* DATA SECTION
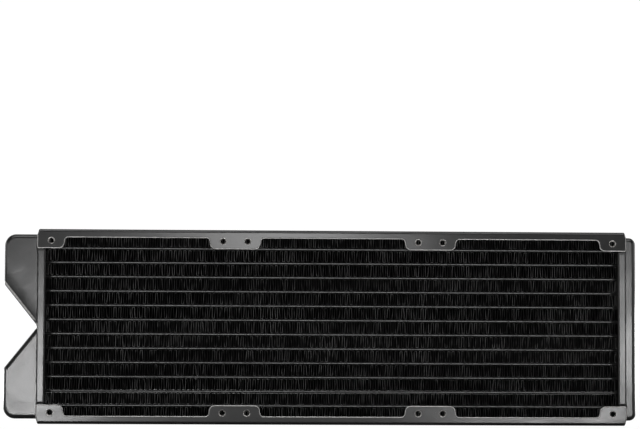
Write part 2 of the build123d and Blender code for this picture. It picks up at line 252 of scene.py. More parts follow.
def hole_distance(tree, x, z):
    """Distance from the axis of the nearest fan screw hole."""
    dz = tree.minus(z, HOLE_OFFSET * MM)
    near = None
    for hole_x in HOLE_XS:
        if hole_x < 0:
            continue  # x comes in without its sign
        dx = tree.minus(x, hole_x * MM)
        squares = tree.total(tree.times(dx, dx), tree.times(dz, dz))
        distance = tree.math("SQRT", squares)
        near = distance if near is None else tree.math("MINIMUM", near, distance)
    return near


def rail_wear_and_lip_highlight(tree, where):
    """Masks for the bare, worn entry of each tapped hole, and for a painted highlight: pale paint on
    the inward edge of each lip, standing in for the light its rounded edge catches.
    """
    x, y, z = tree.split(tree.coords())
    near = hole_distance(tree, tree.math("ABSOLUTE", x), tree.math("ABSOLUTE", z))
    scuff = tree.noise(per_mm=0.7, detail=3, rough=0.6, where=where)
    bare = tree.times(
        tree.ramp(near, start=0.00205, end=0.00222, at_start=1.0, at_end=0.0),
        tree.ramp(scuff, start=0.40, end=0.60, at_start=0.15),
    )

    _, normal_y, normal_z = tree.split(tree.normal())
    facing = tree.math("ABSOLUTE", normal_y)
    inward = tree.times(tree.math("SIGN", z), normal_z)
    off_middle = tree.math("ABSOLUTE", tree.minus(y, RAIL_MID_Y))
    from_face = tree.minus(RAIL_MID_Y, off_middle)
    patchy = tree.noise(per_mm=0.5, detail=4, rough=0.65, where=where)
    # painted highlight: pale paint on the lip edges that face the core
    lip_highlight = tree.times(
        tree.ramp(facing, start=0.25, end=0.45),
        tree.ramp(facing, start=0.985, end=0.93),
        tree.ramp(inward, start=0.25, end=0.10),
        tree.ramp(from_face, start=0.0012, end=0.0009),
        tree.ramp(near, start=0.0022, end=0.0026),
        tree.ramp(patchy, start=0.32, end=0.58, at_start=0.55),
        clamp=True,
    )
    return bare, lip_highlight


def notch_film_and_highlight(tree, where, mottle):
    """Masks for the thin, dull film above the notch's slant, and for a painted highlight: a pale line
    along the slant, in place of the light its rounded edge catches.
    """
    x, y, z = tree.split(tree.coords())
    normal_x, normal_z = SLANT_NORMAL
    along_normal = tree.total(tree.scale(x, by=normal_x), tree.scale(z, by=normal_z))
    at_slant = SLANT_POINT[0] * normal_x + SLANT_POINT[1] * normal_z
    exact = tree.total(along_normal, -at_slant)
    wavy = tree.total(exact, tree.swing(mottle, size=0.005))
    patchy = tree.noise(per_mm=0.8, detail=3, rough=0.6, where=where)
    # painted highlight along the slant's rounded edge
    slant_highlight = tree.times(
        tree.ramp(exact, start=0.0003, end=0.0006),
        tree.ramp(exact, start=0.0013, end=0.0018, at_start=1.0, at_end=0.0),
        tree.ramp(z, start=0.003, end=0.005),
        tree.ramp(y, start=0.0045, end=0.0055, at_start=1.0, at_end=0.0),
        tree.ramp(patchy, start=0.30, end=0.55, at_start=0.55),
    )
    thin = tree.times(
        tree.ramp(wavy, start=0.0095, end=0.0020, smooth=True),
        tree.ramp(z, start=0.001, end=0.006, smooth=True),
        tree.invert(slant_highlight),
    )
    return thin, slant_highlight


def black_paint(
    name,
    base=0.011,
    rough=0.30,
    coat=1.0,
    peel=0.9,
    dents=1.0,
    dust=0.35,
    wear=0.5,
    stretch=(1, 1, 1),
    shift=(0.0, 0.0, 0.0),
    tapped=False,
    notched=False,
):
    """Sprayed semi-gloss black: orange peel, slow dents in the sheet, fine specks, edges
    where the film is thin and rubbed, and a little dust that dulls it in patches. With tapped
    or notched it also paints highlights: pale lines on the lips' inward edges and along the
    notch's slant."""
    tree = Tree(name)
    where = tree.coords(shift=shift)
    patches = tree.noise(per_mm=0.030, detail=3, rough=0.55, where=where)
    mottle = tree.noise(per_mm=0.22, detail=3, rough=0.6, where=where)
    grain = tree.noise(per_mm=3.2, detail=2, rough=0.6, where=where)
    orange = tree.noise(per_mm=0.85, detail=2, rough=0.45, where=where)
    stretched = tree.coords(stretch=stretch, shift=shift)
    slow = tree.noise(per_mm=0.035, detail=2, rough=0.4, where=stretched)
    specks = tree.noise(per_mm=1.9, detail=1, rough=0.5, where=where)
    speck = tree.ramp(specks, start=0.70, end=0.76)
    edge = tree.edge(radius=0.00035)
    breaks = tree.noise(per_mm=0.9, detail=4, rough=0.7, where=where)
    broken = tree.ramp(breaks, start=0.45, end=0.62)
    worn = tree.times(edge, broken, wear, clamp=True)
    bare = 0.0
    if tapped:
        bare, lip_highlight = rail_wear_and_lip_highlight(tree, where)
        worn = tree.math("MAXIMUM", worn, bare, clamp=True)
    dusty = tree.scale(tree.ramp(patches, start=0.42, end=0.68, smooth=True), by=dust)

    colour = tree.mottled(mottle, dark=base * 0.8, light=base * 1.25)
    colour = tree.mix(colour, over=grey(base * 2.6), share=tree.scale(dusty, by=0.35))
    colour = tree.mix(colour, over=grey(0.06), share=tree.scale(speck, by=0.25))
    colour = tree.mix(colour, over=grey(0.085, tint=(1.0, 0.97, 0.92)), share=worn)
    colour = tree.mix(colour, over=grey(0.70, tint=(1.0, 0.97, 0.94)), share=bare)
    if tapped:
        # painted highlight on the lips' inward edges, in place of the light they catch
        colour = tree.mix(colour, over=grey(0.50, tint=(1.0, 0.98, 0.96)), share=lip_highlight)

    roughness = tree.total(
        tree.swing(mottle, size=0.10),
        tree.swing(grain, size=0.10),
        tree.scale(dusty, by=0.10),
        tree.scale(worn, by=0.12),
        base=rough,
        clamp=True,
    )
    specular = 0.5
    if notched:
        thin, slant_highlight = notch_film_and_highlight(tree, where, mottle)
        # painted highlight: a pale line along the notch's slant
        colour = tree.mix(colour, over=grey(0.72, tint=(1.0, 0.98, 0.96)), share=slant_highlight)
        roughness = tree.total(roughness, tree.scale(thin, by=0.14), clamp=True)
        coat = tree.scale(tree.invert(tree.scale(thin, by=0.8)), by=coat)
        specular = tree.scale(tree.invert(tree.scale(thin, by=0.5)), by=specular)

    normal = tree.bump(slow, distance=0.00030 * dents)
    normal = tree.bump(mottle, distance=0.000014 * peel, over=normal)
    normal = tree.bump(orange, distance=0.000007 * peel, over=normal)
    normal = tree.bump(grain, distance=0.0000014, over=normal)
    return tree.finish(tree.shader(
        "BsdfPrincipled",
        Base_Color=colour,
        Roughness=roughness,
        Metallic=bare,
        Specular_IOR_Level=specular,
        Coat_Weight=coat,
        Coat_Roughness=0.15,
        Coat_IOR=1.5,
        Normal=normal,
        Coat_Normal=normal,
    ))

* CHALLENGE
Once more, set down the full listing, verbatim.

* WRITTEN ANSWER
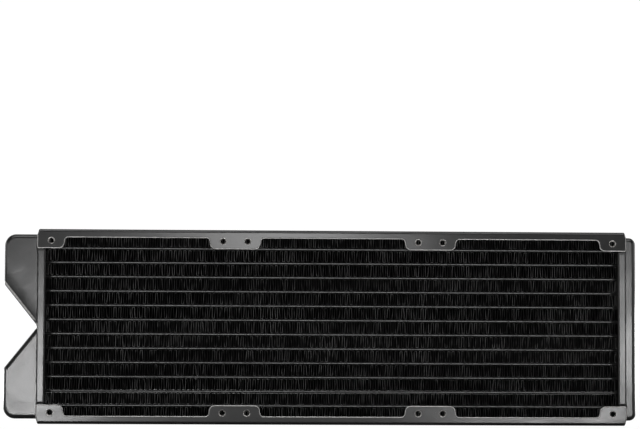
Write part 2 of the build123d and Blender code for this picture. It picks up at line 252 of scene.py. More parts follow.
def hole_distance(tree, x, z):
    """Distance from the axis of the nearest fan screw hole."""
    dz = tree.minus(z, HOLE_OFFSET * MM)
    near = None
    for hole_x in HOLE_XS:
        if hole_x < 0:
            continue  # x comes in without its sign
        dx = tree.minus(x, hole_x * MM)
        squares = tree.total(tree.times(dx, dx), tree.times(dz, dz))
        distance = tree.math("SQRT", squares)
        near = distance if near is None else tree.math("MINIMUM", near, distance)
    return near


def rail_wear_and_lip_highlight(tree, where):
    """Masks for the bare, worn entry of each tapped hole, and for a painted highlight: pale paint on
    the inward edge of each lip, standing in for the light its rounded edge catches.
    """
    x, y, z = tree.split(tree.coords())
    near = hole_distance(tree, tree.math("ABSOLUTE", x), tree.math("ABSOLUTE", z))
    scuff = tree.noise(per_mm=0.7, detail=3, rough=0.6, where=where)
    bare = tree.times(
        tree.ramp(near, start=0.00205, end=0.00222, at_start=1.0, at_end=0.0),
        tree.ramp(scuff, start=0.40, end=0.60, at_start=0.15),
    )

    _, normal_y, normal_z = tree.split(tree.normal())
    facing = tree.math("ABSOLUTE", normal_y)
    inward = tree.times(tree.math("SIGN", z), normal_z)
    off_middle = tree.math("ABSOLUTE", tree.minus(y, RAIL_MID_Y))
    from_face = tree.minus(RAIL_MID_Y, off_middle)
    patchy = tree.noise(per_mm=0.5, detail=4, rough=0.65, where=where)
    # painted highlight: pale paint on the lip edges that face the core
    lip_highlight = tree.times(
        tree.ramp(facing, start=0.25, end=0.45),
        tree.ramp(facing, start=0.985, end=0.93),
        tree.ramp(inward, start=0.25, end=0.10),
        tree.ramp(from_face, start=0.0012, end=0.0009),
        tree.ramp(near, start=0.0022, end=0.0026),
        tree.ramp(patchy, start=0.32, end=0.58, at_start=0.55),
        clamp=True,
    )
    return bare, lip_highlight


def notch_film_and_highlight(tree, where, mottle):
    """Masks for the thin, dull film above the notch's slant, and for a painted highlight: a pale line
    along the slant, in place of the light its rounded edge catches.
    """
    x, y, z = tree.split(tree.coords())
    normal_x, normal_z = SLANT_NORMAL
    along_normal = tree.total(tree.scale(x, by=normal_x), tree.scale(z, by=normal_z))
    at_slant = SLANT_POINT[0] * normal_x + SLANT_POINT[1] * normal_z
    exact = tree.total(along_normal, -at_slant)
    wavy = tree.total(exact, tree.swing(mottle, size=0.005))
    patchy = tree.noise(per_mm=0.8, detail=3, rough=0.6, where=where)
    # painted highlight along the slant's rounded edge
    slant_highlight = tree.times(
        tree.ramp(exact, start=0.0003, end=0.0006),
        tree.ramp(exact, start=0.0013, end=0.0018, at_start=1.0, at_end=0.0),
        tree.ramp(z, start=0.003, end=0.005),
        tree.ramp(y, start=0.0045, end=0.0055, at_start=1.0, at_end=0.0),
        tree.ramp(patchy, start=0.30, end=0.55, at_start=0.55),
    )
    thin = tree.times(
        tree.ramp(wavy, start=0.0095, end=0.0020, smooth=True),
        tree.ramp(z, start=0.001, end=0.006, smooth=True),
        tree.invert(slant_highlight),
    )
    return thin, slant_highlight


def black_paint(
    name,
    base=0.011,
    rough=0.30,
    coat=1.0,
    peel=0.9,
    dents=1.0,
    dust=0.35,
    wear=0.5,
    stretch=(1, 1, 1),
    shift=(0.0, 0.0, 0.0),
    tapped=False,
    notched=False,
):
    """Sprayed semi-gloss black: orange peel, slow dents in the sheet, fine specks, edges
    where the film is thin and rubbed, and a little dust that dulls it in patches. With tapped
    or notched it also paints highlights: pale lines on the lips' inward edges and along the
    notch's slant."""
    tree = Tree(name)
    where = tree.coords(shift=shift)
    patches = tree.noise(per_mm=0.030, detail=3, rough=0.55, where=where)
    mottle = tree.noise(per_mm=0.22, detail=3, rough=0.6, where=where)
    grain = tree.noise(per_mm=3.2, detail=2, rough=0.6, where=where)
    orange = tree.noise(per_mm=0.85, detail=2, rough=0.45, where=where)
    stretched = tree.coords(stretch=stretch, shift=shift)
    slow = tree.noise(per_mm=0.035, detail=2, rough=0.4, where=stretched)
    specks = tree.noise(per_mm=1.9, detail=1, rough=0.5, where=where)
    speck = tree.ramp(specks, start=0.70, end=0.76)
    edge = tree.edge(radius=0.00035)
    breaks = tree.noise(per_mm=0.9, detail=4, rough=0.7, where=where)
    broken = tree.ramp(breaks, start=0.45, end=0.62)
    worn = tree.times(edge, broken, wear, clamp=True)
    bare = 0.0
    if tapped:
        bare, lip_highlight = rail_wear_and_lip_highlight(tree, where)
        worn = tree.math("MAXIMUM", worn, bare, clamp=True)
    dusty = tree.scale(tree.ramp(patches, start=0.42, end=0.68, smooth=True), by=dust)

    colour = tree.mottled(mottle, dark=base * 0.8, light=base * 1.25)
    colour = tree.mix(colour, over=grey(base * 2.6), share=tree.scale(dusty, by=0.35))
    colour = tree.mix(colour, over=grey(0.06), share=tree.scale(speck, by=0.25))
    colour = tree.mix(colour, over=grey(0.085, tint=(1.0, 0.97, 0.92)), share=worn)
    colour = tree.mix(colour, over=grey(0.70, tint=(1.0, 0.97, 0.94)), share=bare)
    if tapped:
        # painted highlight on the lips' inward edges, in place of the light they catch
        colour = tree.mix(colour, over=grey(0.50, tint=(1.0, 0.98, 0.96)), share=lip_highlight)

    roughness = tree.total(
        tree.swing(mottle, size=0.10),
        tree.swing(grain, size=0.10),
        tree.scale(dusty, by=0.10),
        tree.scale(worn, by=0.12),
        base=rough,
        clamp=True,
    )
    specular = 0.5
    if notched:
        thin, slant_highlight = notch_film_and_highlight(tree, where, mottle)
        # painted highlight: a pale line along the notch's slant
        colour = tree.mix(colour, over=grey(0.72, tint=(1.0, 0.98, 0.96)), share=slant_highlight)
        roughness = tree.total(roughness, tree.scale(thin, by=0.14), clamp=True)
        coat = tree.scale(tree.invert(tree.scale(thin, by=0.8)), by=coat)
        specular = tree.scale(tree.invert(tree.scale(thin, by=0.5)), by=specular)

    normal = tree.bump(slow, distance=0.00030 * dents)
    normal = tree.bump(mottle, distance=0.000014 * peel, over=normal)
    normal = tree.bump(orange, distance=0.000007 * peel, over=normal)
    normal = tree.bump(grain, distance=0.0000014, over=normal)
    return tree.finish(tree.shader(
        "BsdfPrincipled",
        Base_Color=colour,
        Roughness=roughness,
        Metallic=bare,
        Specular_IOR_Level=specular,
        Coat_Weight=coat,
        Coat_Roughness=0.15,
        Coat_IOR=1.5,
        Normal=normal,
        Coat_Normal=normal,
    ))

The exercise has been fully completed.